Otra característica muy evidente de la poesía de Marianne es la intertextualidad que en cierto modo honra a la poesía con la que supuestamente ha roto vínculos: la romántica. Lo mismo echa mano de versos o fragmentos de grandes autores –poetas y novelistas– que de las líneas de algún artículo, incluso de conversaciones privadas, las cuales entrecomilla: “Uno de los efectos de la intertextualidad –explica De Miguel– consiste en preservar el texto antiguo en la nueva obra; pero en Moore lo citado se integra al nuevo texto y modifica sus viejos valores ofreciendo otros nuevos”. No busca ecos, a diferencia de Eliot o Pound, sino una resignificación, una apropiación que le permite equilibrar, a través de contrastes, su pensamiento con un precedente. Suzanne Clark, quien estudió el rechazo de los modernistas hacia lo sentimental, observó en Marianne un manejo muy distinto de la misma negación: el empleo “democrático y antijerárquico” de las citas, de tal suerte que en su poesía esas voces anónimas entrecomilladas, entre las que destacaban dichos de su madre que Marianne recopiló en una libreta, pueden confundirse con Emerson, Tolstoi, Plinio o Henry James, sin que el más avezado lector apenas lo note. Forjó su prestigio como poeta a través de las revistas. Su primer libro demoró en publicarse porque no se interesó en ello, como si se sintiera conforme con el nivel de reconocimiento logrado. Fue Eliot el primero en sugerirle editar una compilación de su obra poética, a través de una carta fechada el 19 de abril de 1921, a lo que Marianne respondió: “Su invitación me tienta, a pesar de que sé que no tengo nada que deba aparecer en forma de libro […] Pero tener amigos es lo más importante para mí, su aprobación es más valiosa de lo que puedo expresarle.”
Ese mismo años, sus amigas Winifred Elleman (Bryher) y H.D. Doolittle, la convencen de publicar en Londres su primer libro titulado simplemente Poems. Tres años más tarde, The Dial Press le editará el segundo, Observations, acreedor al Premio Dial. En 1925 ocupará la dirección de esa misma revista, cargo en el que permanecerá los siguientes cinco años, durante los cuales publica controversiales artículos de crítica sobre literatura y artes plásticas. Su tercer libro, Selected poems, no aparecerá sino hasta 1935. El también poeta Donald Hall (1928) afirma: “Cuando se aclama unánimemente a M. M. como una virtuosa de la técnica, no se dice lo más importante”, ¿y qué era más importante que eso, según Hall?: “Su vida de soltera impecable, sin amores conocidos y su resistencia a utilizar la pasión amorosa como material poético.” ¿Por qué imagino que Marianne, ataviada con alguna de sus corbatas, habrá leído estas afirmaciones con una sonrisa entre displicente y sobria en los labios?

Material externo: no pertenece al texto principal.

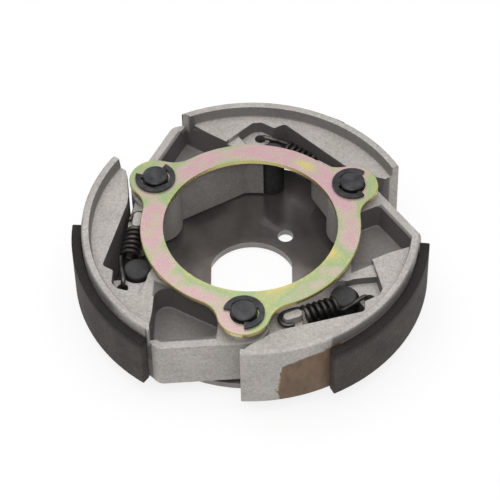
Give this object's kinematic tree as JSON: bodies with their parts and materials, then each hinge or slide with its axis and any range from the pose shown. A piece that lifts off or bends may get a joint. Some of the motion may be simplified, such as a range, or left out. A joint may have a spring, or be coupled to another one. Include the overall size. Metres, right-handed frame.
{
  "type": "centrifugal clutch",
  "caption": "Dry centrifugal clutch for a scooter belt drive: sprung, lined shoes pivot on pins between a dished drive plate and a flat retainer ring.",
  "frame": {"origin": "on the clutch's turning axis, at the underside of the drive plate's floor", "axes": "+Z along the turning axis from the drive plate towards the retainer ring; -Y towards the first pivot pin"},
  "size_m": [0.1124, 0.1092, 0.0291],
  "materials": {
    "drive_plate": "dark pressed steel, oiled",
    "retainer_ring": "yellow zinc plating, iridescent",
    "pins": "dark turned steel",
    "clips": "black spring steel",
    "shoes": "as die cast, matt",
    "linings": "moulded friction compound",
    "dampers": "matt black rubber",
    "springs": "dark spring wire"
  },
  "bodies": {
    "carrier": {"drive_plate": "drive_plate", "retainer_ring": "retainer_ring", "pivot_pin_1": "pins", "pivot_pin_2": "pins", "pivot_pin_3": "pins", "stop_pin_1": "pins", "stop_pin_2": "pins", "stop_pin_3": "pins", "damper_rubber_1": "dampers", "damper_rubber_2": "dampers", "damper_rubber_3": "dampers", "e_clip_1": "clips", "e_clip_2": "clips", "e_clip_3": "clips"},
    "shoe_body_1": {"shoe_1": "shoes", "lining_1": "linings", "return_spring_1": "springs"},
    "shoe_body_2": {"shoe_2": "shoes", "lining_2": "linings", "return_spring_2": "springs"},
    "shoe_body_3": {"shoe_3": "shoes", "lining_3": "linings", "return_spring_3": "springs"}
  },
  "joints": [
    {"name": "shoe_swing_1", "type": "hinge", "parent": "carrier", "child": "shoe_body_1", "pos_m": [0, -0.0362, 0.015], "axis": [0, 0, 1], "range_deg": [0, 3], "stiffness_Nm_per_rad": 4, "springref_deg": -5.73, "deforming": ["return_spring_1", "return_spring_2"]},
    {"name": "shoe_swing_2", "type": "hinge", "parent": "carrier", "child": "shoe_body_2", "pos_m": [0.03135, 0.0181, 0.015], "axis": [0, 0, 1], "range_deg": [0, 3], "stiffness_Nm_per_rad": 4, "springref_deg": -5.73, "deforming": ["return_spring_2", "return_spring_3"]},
    {"name": "shoe_swing_3", "type": "hinge", "parent": "carrier", "child": "shoe_body_3", "pos_m": [-0.03135, 0.0181, 0.015], "axis": [0, 0, 1], "range_deg": [0, 3], "stiffness_Nm_per_rad": 4, "springref_deg": -5.73, "deforming": ["return_spring_3", "return_spring_1"]}
  ]
}
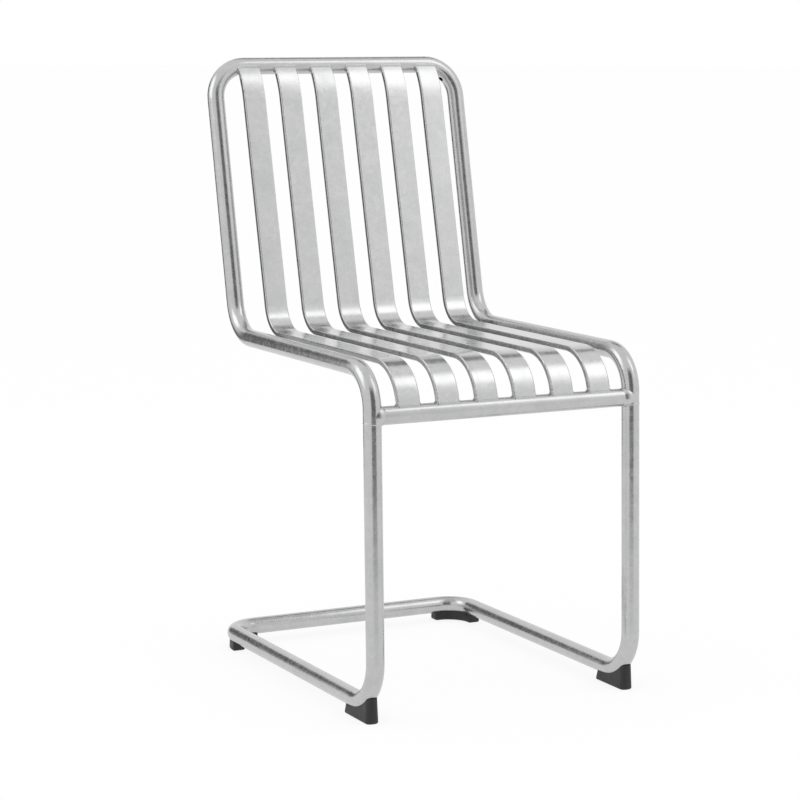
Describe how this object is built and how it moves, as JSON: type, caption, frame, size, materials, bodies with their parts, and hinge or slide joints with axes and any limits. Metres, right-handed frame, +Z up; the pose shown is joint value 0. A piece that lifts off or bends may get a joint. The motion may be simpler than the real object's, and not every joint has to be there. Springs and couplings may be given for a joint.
{
  "type": "metal bistro chair",
  "caption": "Cantilever bistro chair of bent round steel tube, with flat steel slats for seat and back and black plastic feet.",
  "frame": {"origin": "on the floor, at the middle of the chair's width and depth", "axes": "+Z up, -Y towards the front of the seat, +Y towards the back, +X to the right seen from the front"},
  "size_m": [0.4022, 0.5335, 0.8305],
  "materials": {
    "frame_steel": "hot-dip galvanised, satin",
    "slat_steel": "hot-dip galvanised, satin",
    "weld_metal": "galvanised weld bead",
    "foot_plastic": "matt black, lightly grained",
    "screw_steel": "zinc plated"
  },
  "bodies": {
    "root": {"upper_frame_tube": "frame_steel", "base_frame_tube": "frame_steel", "front_crossbar": "frame_steel", "slat_1": "slat_steel", "slat_2": "slat_steel", "slat_3": "slat_steel", "slat_4": "slat_steel", "slat_5": "slat_steel", "slat_6": "slat_steel", "leg_joint_weld_left": "weld_metal", "leg_joint_weld_right": "weld_metal", "crossbar_weld_left": "weld_metal", "crossbar_weld_right": "weld_metal", "slat_top_welds": "weld_metal", "slat_front_welds": "weld_metal", "front_foot_left": "foot_plastic", "front_foot_right": "foot_plastic", "rear_foot_left": "foot_plastic", "rear_foot_right": "foot_plastic", "foot_screws": "screw_steel"}
  },
  "joints": []
}
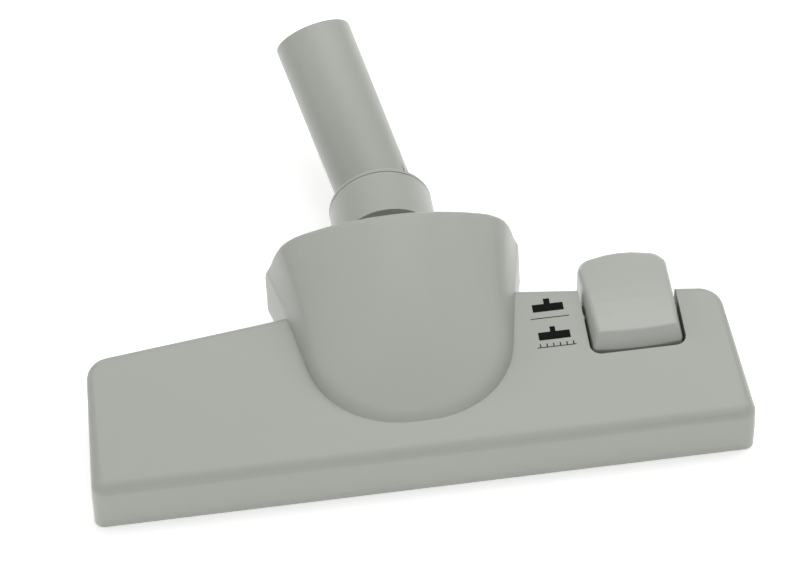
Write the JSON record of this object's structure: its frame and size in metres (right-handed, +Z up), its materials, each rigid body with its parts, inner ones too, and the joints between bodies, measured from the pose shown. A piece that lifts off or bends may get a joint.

Cuando se “jubiló” como editora, obtuvo el Pullitzer con Collected poems (1951), que a su vez se hizo acreedor al Premio Nacional del Libro (1952) y al Bollingen en 1953. Publicó finalmente una docena de libros de poesía, incluyendo uno de ensayos, poco conocido, Homage to Henry James y adaptaciones a tres cuentos de Perrault: “El gato con botas”, “La bella durmiente” y “La Cenicienta”. Marianne Moore nunca se casó y entre sus escasos tesoros figuraba una pelota de béisbol autografiada por Mickey Mantle. Jamás le preocupó ocultar sus “mundanas pasiones” a los “escritores atrapados por la reputación a la hora del té”. Fue mientras presenciaba un partido en el Yankee Stadium que sufrió el derrame cerebral del que ya no se repuso. Murió en Nueva York el 5 de febrero de 1972.